How many cards are in the Celtic Cross spread?

The Celtic Cross uses ten cards. Six form a cross-and-staff pattern in the central area, and four are placed in a vertical column to the right. Some readers add an eleventh card as a clarifier or outcome summary, but the standard spread is ten cards.

What does each position in the Celtic Cross mean?

The ten positions typically represent: the present situation, the crossing influence, the foundation or unconscious root, the recent past, the potential or best outcome, the near future, the querent's attitude, external influences, hopes or fears, and the final outcome.
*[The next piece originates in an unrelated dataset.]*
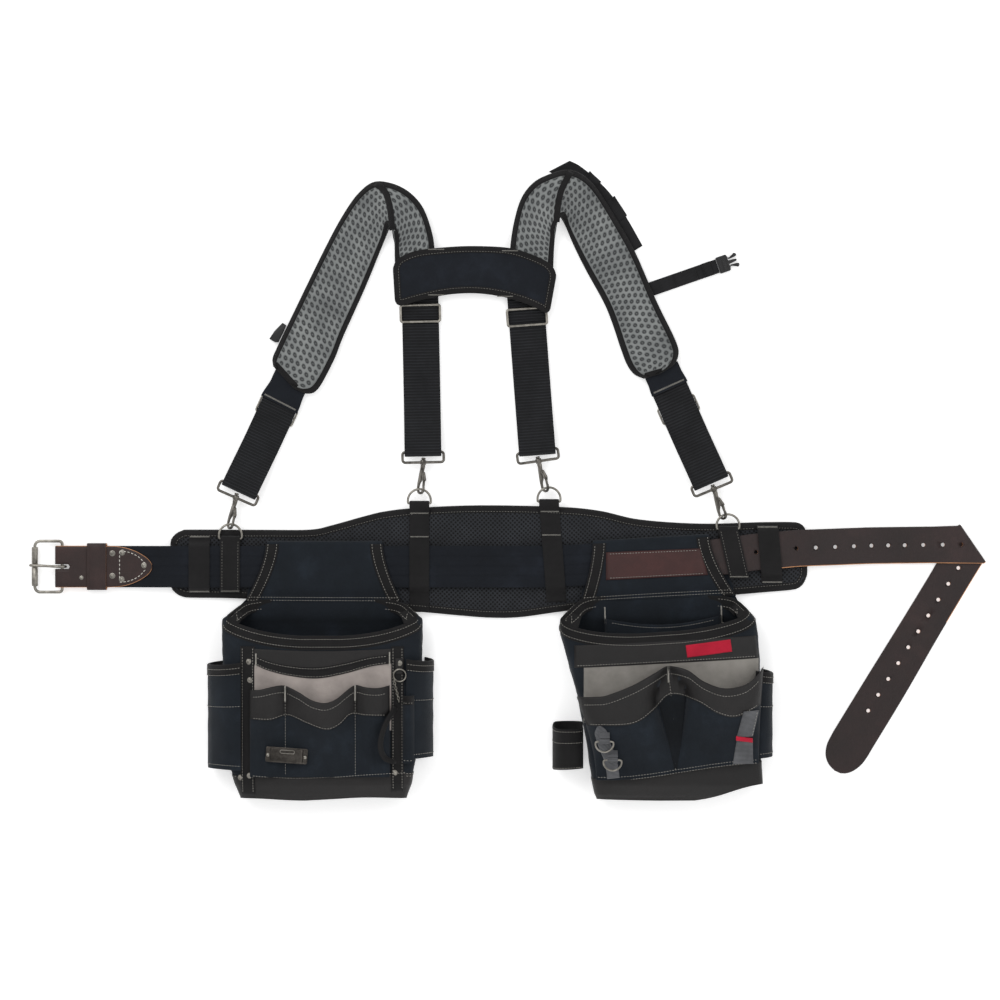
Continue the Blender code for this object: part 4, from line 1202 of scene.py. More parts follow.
def rounded_frame(centre, side, up, half, low, high, corner):
    """The centre line of an oblong frame with round corners."""
    points, turns = [], 6
    for across, end, start in ((1, low, -90), (1, high, 0), (-1, high, 90), (-1, low, 180)):
        middle = centre + side * across * (half - corner) + up * (end + (corner if end == low else -corner))
        for step in range(turns + 1):
            angle = math.radians(start + 90 * step / turns)
            points.append(middle + side * corner * math.cos(angle) + up * corner * math.sin(angle))
    return points


def hook_axes(spec):
    """A snap hook's origin and its own three directions."""
    eye = Vector((*spec["eye"], RING_Z))
    along = (Vector((*spec["catch"], RING_Z)) - eye).normalized()
    roll = math.radians(54)
    turned = Vector((0, 0, 1)).cross(along) * math.cos(roll) + Vector((0, 0, math.sin(roll)))
    other = turned.cross(along)
    return eye, turned, along, other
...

Position meanings vary somewhat between traditions and readers.

Is the Celtic Cross spread good for beginners?

The Celtic Cross is generally not recommended as a starting spread for beginners because its ten positions require the reader to hold many card meanings simultaneously and to weave them into a coherent narrative. Beginners typically benefit from working with three-card spreads until they are comfortable before attempting the Celtic Cross.

Where does the Celtic Cross spread come from?

The Celtic Cross was first documented in Arthur Edward Waite's The Pictorial Key to the Tarot, published in 1910. Waite described it as a spread in current use among tarot practitioners of his time, but its exact origins before that documentation are not clearly established.

Can I use the Celtic Cross for any question?

The Celtic Cross works well for complex, multi-layered questions about ongoing situations, important decisions, or long-term trends. It is less suited to simple yes-or-no questions or very specific focused inquiries, which tend to be better served by shorter, more targeted spreads.